The original housing plan at the airport included homes and even deed restricted workforce housing units. I remember the original plans that included zero-lot-line duplexes (wouldn’t it be nice to have a couple dozen of these deed restricted units today for families to live in?). Then the plan evolved (devolved?). A small lodging element appeared in the plans and the duplex-style units were proposed to become available for nightly rental. Of course to push the density some of the workforce housing units would remain (allowed by California planning laws).

By the time the case went to court the whole project was a fractional and timeshare project with exorbitant revenue and profit projections. It was a farce. And as I have pointed out in the past the expert witness at the trial wasn’t adequately cross examined. It was obvious at the time of the trial because the two fractional projects developed in Mammoth (in that era) were already both in receivership (bankrupt). How could one expect success at the Airport if the Village and Sierra Star developments were a failure? The view at the Airport is spectacular, but…

What makes the whole Airport fiasco even more irksome is what happened while all of this painful litigation and appeal process was going on. The lead agency, the FAA (the Federal Aviation Administration), announces that it is their policy to never allow housing units to be developed this close to a runway, including Mammoth. 

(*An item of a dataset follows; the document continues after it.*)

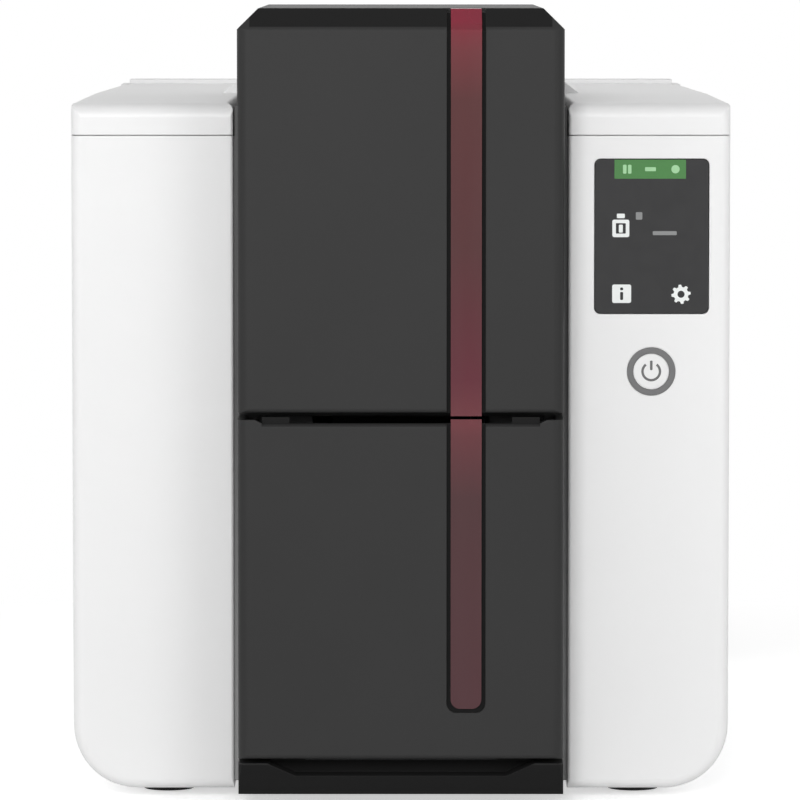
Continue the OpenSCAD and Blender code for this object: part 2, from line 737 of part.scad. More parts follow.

Now I don’t want to offend anybody at the FAA because we rely on valuable matching grants (9 to 1) for capital improvements at the Airport. But the planning process for these housing units adjacent to the runway went on for years. It was not a secret. There were numerous planning iterations and they all represented substantial housing units right behind the west hangars. The FAA officials were part of the planning process. Why was the housing component planning allowed to continue for years and years if there was this established policy to not allow it? No one seems to know.

The massive Airport judgment was a sham based on bogus fractional and timeshare properties that nobody really wants in Mammoth anyway. And a federal government agency ultimately helped mislead everybody into thinking the development was even remotely possible. And it was protracted process with plenty of government participants. Sounds like our current dilemma with forest management and wildfires.

So timeshares aren’t a part of the Mammoth environment and this is probably a blessing. But I’m sure someone in Denver is scheming to sell a sizable piece of land at the Main Lodge for such a development. The cash flow projections will be amazing. Some bank is probably anxious to lend on the land at a lofty level (anybody remember the Ritz-Carlton project in the Village?). And they are probably pondering the timeshare sales booth at the Bishop Airport too. With the Main Lodge land exchange finally completed the pro formas are probably already in hand. I wonder if they’ll pay a commission (LOL)? 

Timeshares have a long legacy of people being conned into something they shouldn’t be participating in. We should be thankful they haven’t proliferated here. They are deceitful enterprises. And unfortunately Mammoth has a long and entrenched relationship with government agencies who are also often misleading, conflicted or duplicitous. It goes with the territory. Here’s to all of us being smarter in the future!

Happy New Year! 

6 thoughts on “Mammoth Real Estate Q&A — Mammoth Timeshares, Where Did They Go?”

    • This sounds like some kind of bureaucratic response. It would be fun to see the documentation or citations? The Town (including the staff), the FBO, the private side engineers, investors and more did not “bother to look” to see the FAA position, especially after repeated meetings with the FAA?

      Interestingly there are Airport subdivisions throughout the country where people actually live (homes) at airports with hangars like garages. I don’t see the difference.

      With real estate values screaming up in Bishop it may be only a matter of time before they start eying some of land at Bishop Airport for workforce housing.

      But I’m still confused how such a massive judgement could be reached after the discovery phase and trial if “anyone that (sic) bothered to look” knew a residential development would never be allowed.

    • Maybe you missed the paragraph “Much of this could be said about the fractional properties here in Mammoth (but “they really are real estate interests” is the sell). I have told people in the past to go ahead with these purchases if they can afford to throw the money away. Then it makes sense, at least in my mind.”

      80/50 has been nothing but a disaster. And like timeshare owners all over the world there are owners who pretend they are happy throwing their money away. It wasn’t selling before the crash except to a few suckers. Then there was receivership (almost instant), then like double and triple receivership, then the Auberge attempt that could have been a really good thing, and on and on. One proposal to convert the whole thing to a boutique hotel would have been brilliant. Then there was a proposal by a former Intrawest VP to add another 10-story tower so we can have more of what we don’t need. The “sell” for many years was owners got to use all of the “unused” time in the project. I sat in the management office and the open spots flashed across two giant screens like some casino game. Ultimately the HOA bought-out all of the unsold shares and the property assessment was dropped from $14M to $4M in the blink of an eye.

      These shares trade today only because there are buyers who can’t afford anything else or think it is an “investment”. The monthly fees are still exorbitant and now the project is facing a massive “refresh” assessment of their own. More good money after bad.

      And your “happy owners”?? Then can look across the street at The Village or The Westin Monache and see an equivalent-sized investment that is now worth $.5-1M with years of cash flow behind it and most likely free-and-clear today. And an investment that can be easily 1031’d into all sorts of investments around the country of the owners so chooses.

      But throwing money away can feel so good…

  1. I agree it was a disaster on many levels. I also feel that the usage model would have worked well in Mammoth if it was developed correctly. It was a failed experiment sadly.